Smyth v. Ames, 171 U.S. 361 (1898), also called The Maximum Freight Case, was an 1898 United States Supreme Court case. The Supreme Court voided a Nebraska railroad tariff law, declaring that it violated the Fourteenth Amendment to the United States Constitution in that it takes property without the due process of law. The Court defined the constitutional limits of governmental power to set railroad and utility rates by stating that regulated industries have the right to a "fair return". The ruling was later overturned in Federal Power Commission v. Hope Natural Gas Company (1944).

The decision in Smyth v. Ames was unanimous and Justice John M. Harlan delivered the opinion of the Court in writing.

==Background==

The valuation of a utility's property became a basis for determining allowable rates of return in the late nineteenth century. In 1896, a lower court first applied this approach in San Diego, etc. v. Jasper, holding that the actual value of a utility's property at the time rates were established should form the basis for calculating just rates. Two years later, the Supreme Court of the United States accepted the so-called fair value doctrine in Smyth v. Ames (1898), holding that a utility's rate base should provide a fair return on the value of property used to provide utility service to the public.

==Legal background==
On April 12, 1893, Nebraska passed a law, a so-called "maximum rate bill", establishing maximum rates for the transportation of freights within the state. The Railroad Commissioners of Nebraska were empowered to reduce any freight rate.

Several precedents had been set by the Supreme Court regarding state control over railways.
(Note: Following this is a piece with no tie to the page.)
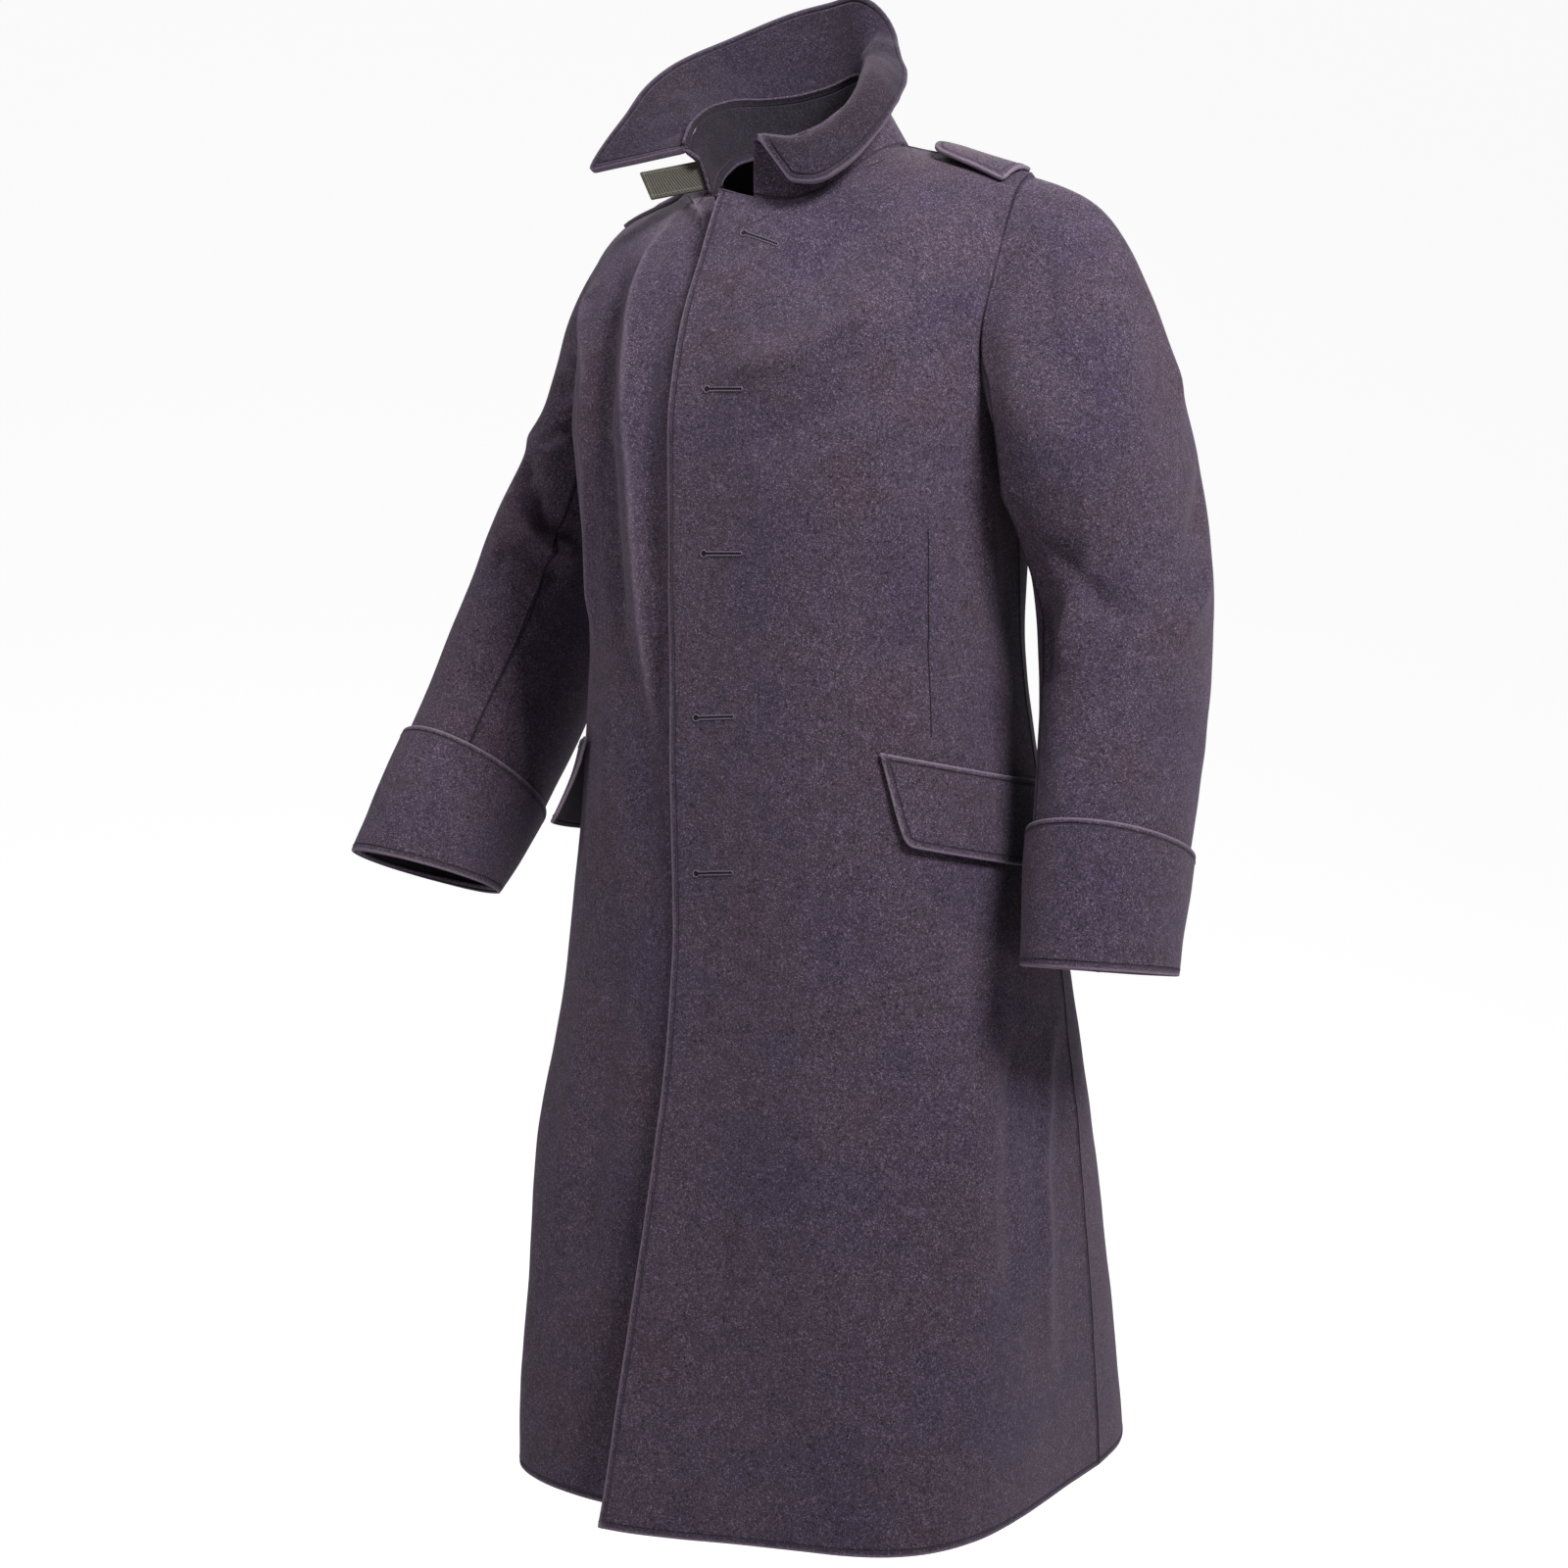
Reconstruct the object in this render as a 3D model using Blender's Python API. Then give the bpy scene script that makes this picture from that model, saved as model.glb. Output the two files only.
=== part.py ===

Until Munn v. Illinois when the Granger Laws were declared constitutional, it had been held that railway property was protected from state authority by the Contract Clause of the Constitution, which states that no state shall pass any "Law impairing the Obligation of Contracts". However, in the Munn case, the Court ruled that all property was held subject to legislative regulation if it was "affected with a public interest". Further decisions built off the Munn decision, specifying that while the legislature may regulate property "affected by the public interest", they must exercise it reasonably by applying the used and useful principle, so as to not deprive citizens of their property without due process of law.

==Supreme Court==
The maximum rate law was contested by the Union Pacific, St. Joseph and Grand Island Railway, Omaha and Republican Valley Railway, and the Kansas City and Omaha Railway. They claimed the law was confiscation, and therefore unconstitutional. They said the law would make a difference of $2,250,00 annually.

The Supreme Court unanimously found the law unconstitutiona and identified several factors that public utility commissions should consider when determining the fair value of a utility's property for rate-making purposes. These were the original cost of construction, including the cost of extensions and permanent improvements; the amount and market value of the utility's outstanding bonds and stock, representing its capitalized and commercial value; and the difference between the original cost of construction and the current cost of replacing the utility's physical property. The Court also left room for consideration of other costs that might be relevant to determining the value of a utility's property, providing flexibility for future rate-making proceedings.

==Significance==

Under Smyth v. Ames, the Supreme Court treated the rate base—the value assigned to a utility's property used to provide public service—as a separate inquiry from the reasonable rate of return. The Court recognized that a well-managed utility was entitled to earnings sufficient to maintain its credit and obtain the capital necessary to perform its public duties, but required the rate base to be measured by the separate standard of fair value. James Bonbright argued that this combination of a rate of return sufficient to maintain a utility's credit with a fair-value rate base unrelated to its capital structure may have resulted from conflating two distinct financial considerations: the return on new capital needed to attract investors and the annual return on existing capital needed to enable a utility to issue new securities on favorable terms.

Businessmen were pleased by the decision, and believed it would give stability to railroad investments. Others were unhappy.

The Interstate Commerce Commission was weakened by the Court's decision.

==Later developments==
Gerard C. Henderson's described the "fair value" doctrine as a "gigantic illusion" that belonged among the "great juristic myths of history" and had no practical value as a basis for determining rates. His remarks were later quoted with approval by Justices Hugo Black, William O. Douglas, and Frank Murphy in their concurring opinion in Federal Power Commission v. Natural Gas Pipeline Co. (1942), while Justice Harlan Fiske Stone cited a similar criticism in his dissent in West v. Chesapeake & Potomac Telephone Co. (1935).

The fair value doctrine remained an important principle of utility rate regulation for decades. In Federal Power Commission v. Hope Natural Gas Co. (1944), however, the Supreme Court abandoned the requirement that utility rates be based on a fair valuation of the utility's property. The Court instead emphasized whether the rates as a whole were just and reasonable, leaving greater responsibility for determining reasonable rates to legislatures and regulatory commissions. Hope Natural Gas effectively ended the status of the fair-value doctrine as a constitutional requirement, although states remained free to retain it as a matter of state law.